Posts Tagged ‘capital punishment’

When News Budgets Mean Life or Death

Friday, May 22nd, 2009

New York Times media reporter Tim Arango has a story (5/20/09) on one very serious repercussion from shrinking corporate news outlets:

Opponents of the death penalty looking to exonerate wrongly accused prisoners say their efforts have been hobbled by the dwindling size of America's newsrooms, and particularly the disappearance of investigative reporting at many regional papers.

In the past, lawyers opposed to the death penalty often provided the broad outlines of cases to reporters, who then pursued witnesses and unearthed evidence.

Now, the lawyers complain, they have to do more of the work themselves and that means it often doesn't get done. They say many fewer cases are being pursued by journalists, after a spate of exonerations several years ago based on the work of reporters.

The decline in newsroom resources has also hampered efforts by death-penalty opponents to search for irrefutable DNA evidence that an innocent person has been executed in America.

Even though, as Arango informs us, "since 1992, 238 people in the United States, some who were sitting on death row, have been exonerated of crimes through DNA testing," the collapsing for-profit media business model is resulting in a further abrogation of their role in U.S. democracy. Just one example: "In a case in Tennessee, DNA evidence from a rape and murder for which a man was executed in 2006, but for which doubts about his guilt exist, sits untested because [Innocence Project co-founder Barry] Scheck and others have not been able to recruit a local newspaper or media organization to become a plaintiff."
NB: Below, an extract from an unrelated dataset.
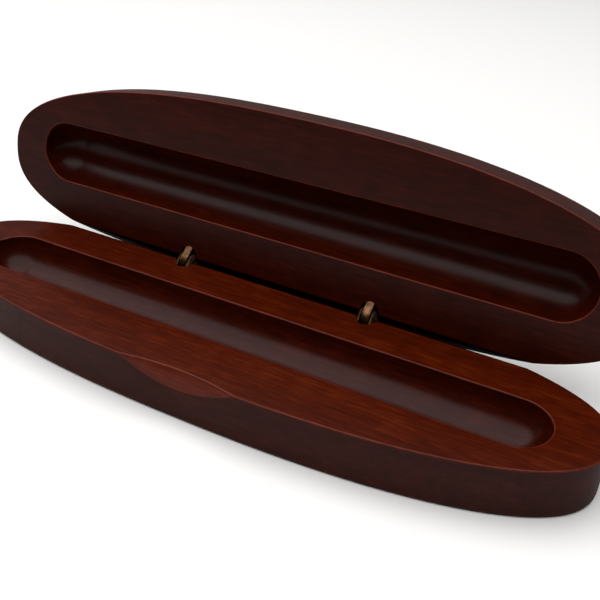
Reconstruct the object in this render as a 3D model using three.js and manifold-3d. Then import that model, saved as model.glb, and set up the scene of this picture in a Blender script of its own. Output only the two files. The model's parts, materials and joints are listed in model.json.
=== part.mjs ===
// Fountain pen case: two solid wooden halves, each with a round-bottomed pen groove, joined along their
// bevelled back edges by two brass barrel hinges. It is modelled open, the lid leaning back on the base's
// bevel. Millimetres. +X runs along the case, -Y is the front, +Z is up. The origin is on the underside of
// the base, under the long axis of the oval that both halves are cut from.
import * as THREE from "three";
import { mergeVertices } from "three/addons/utils/BufferGeometryUtils.js";
import Module from "manifold-3d";

// Outline of both halves: an oval, a little flatter and squarer along the back than along the front. A
// power of 2 would be an ellipse.
const LENGTH = 175;
const FRONT_HALF_WIDTH = 24.8;
const FRONT_POWER = 2.36;
const BACK_HALF_WIDTH = 22.8;
const BACK_POWER = 2.6;
const OUTLINE_STEPS = 104;

// Thickness of each half, and the rounding of its outer edge.
const BASE_HEIGHT = 12.6;
const BASE_ROUND = 1;
const LID_HEIGHT = 12;
const LID_ROUND = 4;
const CLOSED_GAP = 0.1; // between the two mating faces when the case is shut

// Pen groove, the same in both halves: a ball-nosed cut whose centre line lies in the mating face.
const GROOVE_LENGTH = 153;
const GROOVE_RADIUS = 8.05;
const GROOVE_Y = -1.7;

// Bevel along the back of each mating face. It leaves the face a straight back edge, gives the lid room to
// open, and stops it there: the two bevels would touch a little past the open angle.
const EDGE_Y = 17.5; // the straight back edge of both mating faces
const BEVEL_ANGLE = THREE.MathUtils.degToRad(45);

// Thumb scoop: a shallow hollow in the top front edge of the base, for lifting the lid.
const SCOOP_HALF_WIDTH = 15.5;
const SCOOP_DEPTH = 1.9; // measured inwards, on the mating face
const SCOOP_HEIGHT = 4.1; // measured down the front wall

// Barrel hinges, let into holes drilled square to the two bevels, close to the straight back edges.
const HINGE_X = 26.5;
const HINGE_BEHIND_EDGE = 0.9; // from the straight back edges to the pin's centre line
const OPEN_ANGLE = THREE.MathUtils.degToRad(100);
const BARREL_RADIUS = 2.5;
const BARREL_START = 2.8; // from the pin's centre line to the full round barrel
const BARREL_END = 9.8;
const BARREL_RINGS = 3; // glue rings turned in the barrel
const RING_DEPTH = 0.25;
const RING_WIDTH = 0.8;
const TONGUE_HALF_WIDTH = 1.1;
const FORK_GAP_HALF_WIDTH = 1.45;
const PIN_RADIUS = 0.8;
const PIN_HOLE_RADIUS = 0.88;
const PIN_LENGTH = 4.6;
const PIN_CHAMFER = 0.15;
const HOLE_CLEARANCE = 0.15; // around the barrel in its drilled hole
const ROUND_SEGMENTS = 32;

const HINGE_Y = EDGE_Y + HINGE_BEHIND_EDGE;
const HINGE_Z = BASE_HEIGHT + CLOSED_GAP / 2;

const wasm = await Module();
wasm.setup();

const wood = new THREE.MeshStandardMaterial({ color: 0x4e1a0a, roughness: 0.35 });
const brass = new THREE.MeshStandardMaterial({ color: 0x9c7a4c, roughness: 0.35, metalness: 1 });

// A three.js geometry as a solid that can be joined and cut.
function solid(geometry) {
  const bare = geometry.index ? geometry.toNonIndexed() : geometry.clone();
  bare.deleteAttribute("normal");
  bare.deleteAttribute("uv");
  const merged = mergeVertices(bare, 1e-3);
  const vertProperties = new Float32Array(merged.getAttribute("position").array);
  const triVerts = new Uint32Array(merged.index.array);
  return new wasm.Manifold(new wasm.Mesh({ numProp: 3, vertProperties, triVerts }));
}

// A solid back as a geometry for a mesh.
function geometryOf(made) {
  const mesh = made.getMesh();
  const geometry = new THREE.BufferGeometry();
  geometry.setAttribute("position", new THREE.BufferAttribute(mesh.vertProperties, 3));
  geometry.setIndex(new THREE.BufferAttribute(mesh.triVerts, 1));
  geometry.computeVertexNormals();
  return geometry;
}

// A round bar of the given length, centred on the origin and lying along X.
function barAlongX(radius, length) {
  return new THREE.CylinderGeometry(radius, radius, length, ROUND_SEGMENTS).rotateZ(-Math.PI / 2);
}

// The oval: its front half and its back half join end to end at the two tips.
function outline() {
  const points = [];
  for (let i = 0; i < OUTLINE_STEPS; i++) {
    const angle = (2 * Math.PI * i) / OUTLINE_STEPS;
    const back = i < OUTLINE_STEPS / 2;
    const power = 2 / (back ? BACK_POWER : FRONT_POWER);
    const halfWidth = back ? BACK_HALF_WIDTH : FRONT_HALF_WIDTH;
    const swell = (value) => Math.sign(value) * Math.abs(value) ** power;
    const [x, y] = [(LENGTH / 2) * swell(Math.cos(angle)), halfWidth * swell(Math.sin(angle))];
    points.push(new THREE.Vector2(x, y));
  }
  return new THREE.Shape(points);
}

// A block of the outline, rounded along its far edge, sawn flat at the mating face, which is left at z = 0,
// and bevelled along the back of that face. It fills z from 0 to height.
function halfBlock(height, round) {
  const block = solid(
    new THREE.ExtrudeGeometry(outline(), {
      depth: height,
      bevelThickness: round,
      bevelSize: round,
      bevelOffset: -round,
      bevelSegments: 8,
    }).translate(0, 0, -round),
  );
  const waste = new THREE.BoxGeometry(2 * LENGTH, 2 * LENGTH, 2 * LENGTH).translate(0, 0, -LENGTH);
  const bevel = [0, -Math.sin(BEVEL_ANGLE), Math.cos(BEVEL_ANGLE)]; // square to the bevel, into the wood
  return block.subtract(solid(waste)).trimByPlane(bevel, -EDGE_Y * Math.sin(BEVEL_ANGLE));
}

// The cut for the pen: a capsule lying along X, half of it below the mating face.
function grooveCutter(faceZ) {
  const straight = GROOVE_LENGTH - 2 * GROOVE_RADIUS;
  const capsule = new THREE.CapsuleGeometry(GROOVE_RADIUS, straight, 10, ROUND_SEGMENTS);
  return solid(capsule.rotateZ(Math.PI / 2).translate(0, GROOVE_Y, faceZ));
}

// The cut for one hinge barrel: a drilled hole that runs out through the bevel and the edge beside it.
function barrelHoleCutter(tilt, hingeX) {
  const runOut = BARREL_END / 2;
  const length = BARREL_END + HOLE_CLEARANCE + runOut;
  const radius = BARREL_RADIUS + HOLE_CLEARANCE;
  const hole = new THREE.CylinderGeometry(radius, radius, length, ROUND_SEGMENTS).rotateX(Math.PI / 2);
  hole.translate(0, 0, length / 2 - runOut).rotateX(tilt).translate(hingeX, HINGE_Y, HINGE_Z);
  return solid(hole);
}

// The cut for the thumb: a wide drum, leaning forwards, that bites the top front edge.
function scoopCutter() {
  const lean = Math.atan2(SCOOP_DEPTH, SCOOP_HEIGHT);
  const sag = SCOOP_DEPTH * Math.cos(lean) * 0.9; // the front wall falls back by about a tenth of the depth
  const radius = (SCOOP_HALF_WIDTH ** 2 + sag ** 2) / (2 * sag);
  const reach = Math.asin((1.5 * SCOOP_HALF_WIDTH) / radius);
  const drum = new THREE.Shape();
  drum.absarc(0, -radius, radius, Math.PI / 2 + reach, Math.PI / 2 - reach, true);
  drum.lineTo(radius * Math.sin(reach), -SCOOP_HALF_WIDTH);
  drum.lineTo(-radius * Math.sin(reach), -SCOOP_HALF_WIDTH);
  const below = 3 * SCOOP_HEIGHT;
  const shape = { depth: 2 * below, curveSegments: 28, bevelEnabled: false };
  const cutter = new THREE.ExtrudeGeometry(drum, shape);
  cutter.translate(0, 0, -below).rotateX(-lean).translate(0, SCOOP_DEPTH - FRONT_HALF_WIDTH, BASE_HEIGHT);
  return solid(cutter);
}

// The base and the lid, both in the closed position.
function baseGeometry() {
  let base = halfBlock(BASE_HEIGHT, BASE_ROUND).mirror([0, 0, 1]).translate([0, 0, BASE_HEIGHT]);
  base = base.subtract(grooveCutter(BASE_HEIGHT)).subtract(scoopCutter());
  for (const x of [-HINGE_X, HINGE_X]) base = base.subtract(barrelHoleCutter(Math.PI - BEVEL_ANGLE, x));
  return geometryOf(base);
}

function lidGeometry() {
  const faceZ = BASE_HEIGHT + CLOSED_GAP;
  let lid = halfBlock(LID_HEIGHT, LID_ROUND).translate([0, 0, faceZ]).subtract(grooveCutter(faceZ));
  for (const x of [-HINGE_X, HINGE_X]) lid = lid.subtract(barrelHoleCutter(BEVEL_ANGLE, x));
  return geometryOf(lid);
}

// The turned barrel along +Z, from its shoulder to its far end, with rings for the glue.
function barrelBody() {
  const profile = [new THREE.Vector2(0, BARREL_START), new THREE.Vector2(BARREL_RADIUS, BARREL_START)];
  const pitch = (BARREL_END - BARREL_START) / (BARREL_RINGS + 1);
  for (let ring = 1; ring <= BARREL_RINGS; ring++) {
    const middle = BARREL_START + ring * pitch;
    const low = middle - RING_WIDTH / 2;
    const high = middle + RING_WIDTH / 2;
    const bottom = BARREL_RADIUS - RING_DEPTH;
    profile.push(new THREE.Vector2(BARREL_RADIUS, low), new THREE.Vector2(bottom, low));
    profile.push(new THREE.Vector2(bottom, high), new THREE.Vector2(BARREL_RADIUS, high));
  }
  profile.push(new THREE.Vector2(BARREL_RADIUS, BARREL_END - RING_DEPTH));
  profile.push(new THREE.Vector2(BARREL_RADIUS - RING_DEPTH, BARREL_END), new THREE.Vector2(0, BARREL_END));
  return solid(new THREE.LatheGeometry(profile, ROUND_SEGMENTS).rotateX(Math.PI / 2));
}

// A leaf of the knuckle: a slice across X, from lowX to highX, of the rod with its end turned to a ball about
// the pin. The ball turns freely in the hole drilled for the other barrel.
function leaf(lowX, highX) {
  const rod = new THREE.CapsuleGeometry(BARREL_RADIUS, BARREL_START, 10, ROUND_SEGMENTS);
  const slice = new THREE.BoxGeometry(highX - lowX, 4 * BARREL_RADIUS, 4 * BARREL_END);
  slice.translate((lowX + highX) / 2, 0, 0);
  return solid(rod.translate(0, BARREL_START / 2, 0).rotateX(Math.PI / 2)).intersect(solid(slice));
}

function barrelGeometry(leaves) {
  let barrel = barrelBody();
  for (const [lowX, highX] of leaves) barrel = barrel.add(leaf(lowX, highX));
  return geometryOf(barrel.subtract(solid(barAlongX(PIN_HOLE_RADIUS, 3 * BARREL_RADIUS))));
}

function pinGeometry() {
  const end = PIN_LENGTH / 2;
  const profile = [
    new THREE.Vector2(0, -end),
    new THREE.Vector2(PIN_RADIUS - PIN_CHAMFER, -end),
    new THREE.Vector2(PIN_RADIUS, -end + PIN_CHAMFER),
    new THREE.Vector2(PIN_RADIUS, end - PIN_CHAMFER),
    new THREE.Vector2(PIN_RADIUS - PIN_CHAMFER, end),
    new THREE.Vector2(0, end),
  ];
  return new THREE.LatheGeometry(profile, ROUND_SEGMENTS).rotateZ(-Math.PI / 2);
}

function named(name, geometry, material) {
  const mesh = new THREE.Mesh(geometry, material);
  mesh.name = name;
  return mesh;
}

const penCase = new THREE.Group();

// Everything on the lid turns about the pins: the group's origin is on their centre line.
const lidGroup = new THREE.Group();
lidGroup.position.set(0, HINGE_Y, HINGE_Z);
lidGroup.rotation.x = -OPEN_ANGLE;
penCase.add(lidGroup);

penCase.add(named("base", baseGeometry(), wood));
const lid = named("lid", lidGeometry(), wood);
lid.position.set(0, -HINGE_Y, -HINGE_Z);
lidGroup.add(lid);

const forkLeaves = [
  [-BARREL_RADIUS, -FORK_GAP_HALF_WIDTH],
  [FORK_GAP_HALF_WIDTH, BARREL_RADIUS],
];
const tongueLeaf = [[-TONGUE_HALF_WIDTH, TONGUE_HALF_WIDTH]];

for (const [side, x] of [
  ["left", -HINGE_X],
  ["right", HINGE_X],
]) {
  const baseBarrel = named(side + "_base_barrel", barrelGeometry(forkLeaves), brass);
  baseBarrel.position.set(x, HINGE_Y, HINGE_Z);
  baseBarrel.rotation.x = Math.PI - BEVEL_ANGLE;
  penCase.add(baseBarrel);

  const lidBarrel = named(side + "_lid_barrel", barrelGeometry(tongueLeaf), brass);
  lidBarrel.position.x = x;
  lidBarrel.rotation.x = BEVEL_ANGLE;
  lidGroup.add(lidBarrel);

  const pin = named(side + "_hinge_pin", pinGeometry(), brass);
  pin.position.set(x, HINGE_Y, HINGE_Z);
  penCase.add(pin);
}

export default penCase;
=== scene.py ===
"""Wooden fountain pen case with brass barrel hinges, shown open on a pale studio table.

Metres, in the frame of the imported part: +X along the case, -Y towards the front, +Z up.
"""

import json
import math

import bmesh
import bpy
from mathutils import Matrix, Vector


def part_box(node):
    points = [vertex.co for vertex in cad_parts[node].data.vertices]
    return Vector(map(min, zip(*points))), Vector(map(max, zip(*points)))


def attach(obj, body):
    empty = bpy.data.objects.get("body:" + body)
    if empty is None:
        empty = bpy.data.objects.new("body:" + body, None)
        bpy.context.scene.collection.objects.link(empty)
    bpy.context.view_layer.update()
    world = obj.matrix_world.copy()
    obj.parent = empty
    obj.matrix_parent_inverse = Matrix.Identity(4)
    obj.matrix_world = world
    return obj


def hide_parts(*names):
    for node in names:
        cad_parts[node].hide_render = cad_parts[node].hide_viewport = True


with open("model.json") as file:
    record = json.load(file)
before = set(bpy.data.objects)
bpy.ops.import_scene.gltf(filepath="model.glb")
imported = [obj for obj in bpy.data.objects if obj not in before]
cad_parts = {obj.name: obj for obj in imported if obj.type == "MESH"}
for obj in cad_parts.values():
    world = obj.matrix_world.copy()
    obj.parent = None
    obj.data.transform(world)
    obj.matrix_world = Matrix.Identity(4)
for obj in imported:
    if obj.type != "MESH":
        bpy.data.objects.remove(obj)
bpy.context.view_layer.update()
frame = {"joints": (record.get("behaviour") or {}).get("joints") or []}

MM = 0.001


# --------------------------------------------------------------------------------------------------------
# Camera: a normal lens close to the open case, looking down on it from the front right. The base runs a
# little past the view at both ends.

CAMERA_PLACE = Vector((89.6, -139.9, 122.0)) * MM
CAMERA_AZIMUTH = math.radians(27.35)  # to the right of straight in front
CAMERA_ELEVATION = math.radians(31.9)
CAMERA_ROLL = math.radians(2.28)
CAMERA_LENS = 49.9  # on a 36 mm sensor

camera_data = bpy.data.cameras.new("camera")
camera_data.lens = CAMERA_LENS
camera_data.sensor_width = 36
camera_data.clip_start = 0.005
camera = bpy.data.objects.new("camera", camera_data)
bpy.context.scene.collection.objects.link(camera)
look = Vector(
    (
        -math.sin(CAMERA_AZIMUTH) * math.cos(CAMERA_ELEVATION),
        math.cos(CAMERA_AZIMUTH) * math.cos(CAMERA_ELEVATION),
        -math.sin(CAMERA_ELEVATION),
    )
)
turn = look.to_track_quat("-Z", "Y").to_matrix() @ Matrix.Rotation(CAMERA_ROLL, 3, "Z")
camera.matrix_world = Matrix.Translation(CAMERA_PLACE) @ turn.to_4x4()
bpy.context.scene.camera = camera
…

See the FAIR magazine Extra!: "Enabling False Convictions: Exoneration Coverage Overlooks Media Role" (11-12/07) by Jon Whiten

Selective Coverage of Selective Catholic Principles

Monday, May 18th, 2009

Media critic blogger Mark Howard (News Corpse, 5/16/09) has a problem with the voluble media controversy over "the fact that Obama’s pro-choice position is in conflict with [Notre Dame] University's Catholic principles"--namely, "neither the Catholic protesters nor the media ever threw similar tantrums when George W. Bush delivered the commencement speech in 2001, after receiving his honorary degree":

Every good Catholic knows that the church is strictly opposed to capital punishment. Since Bush set records for carrying out death sentences when he was governor of Texas, you would think that the same guardians of virtue that are protesting Obama, who has never personally signed an abortion certificate, would have been out in force for a man who presided over 152 executions. But there was nary a peep. There were no bishops signing petitions opposing Bush's appearance. There were no protests on campus. There were no students refusing to participate in graduation ceremonies. And there were no cameras from national news networks circling like buzzards.

If these Catholic Crusaders are truly interested in demonstrating their piety without prejudice, they should immediately call for Notre Dame to revoke Bush's honorary degree. If the press is honestly endeavoring to be objective, they should pose this question to the protesters.

Making clear that he doesn't "fault the pro-life movement's efforts to advance their beliefs through protest and civil disobedience," Howard maintains his own right to "fault the media for the inflated sense of importance they bestow on such a tiny assemblage of adversaries. Polls show overwhelming support for the president's visit to Notre Dame."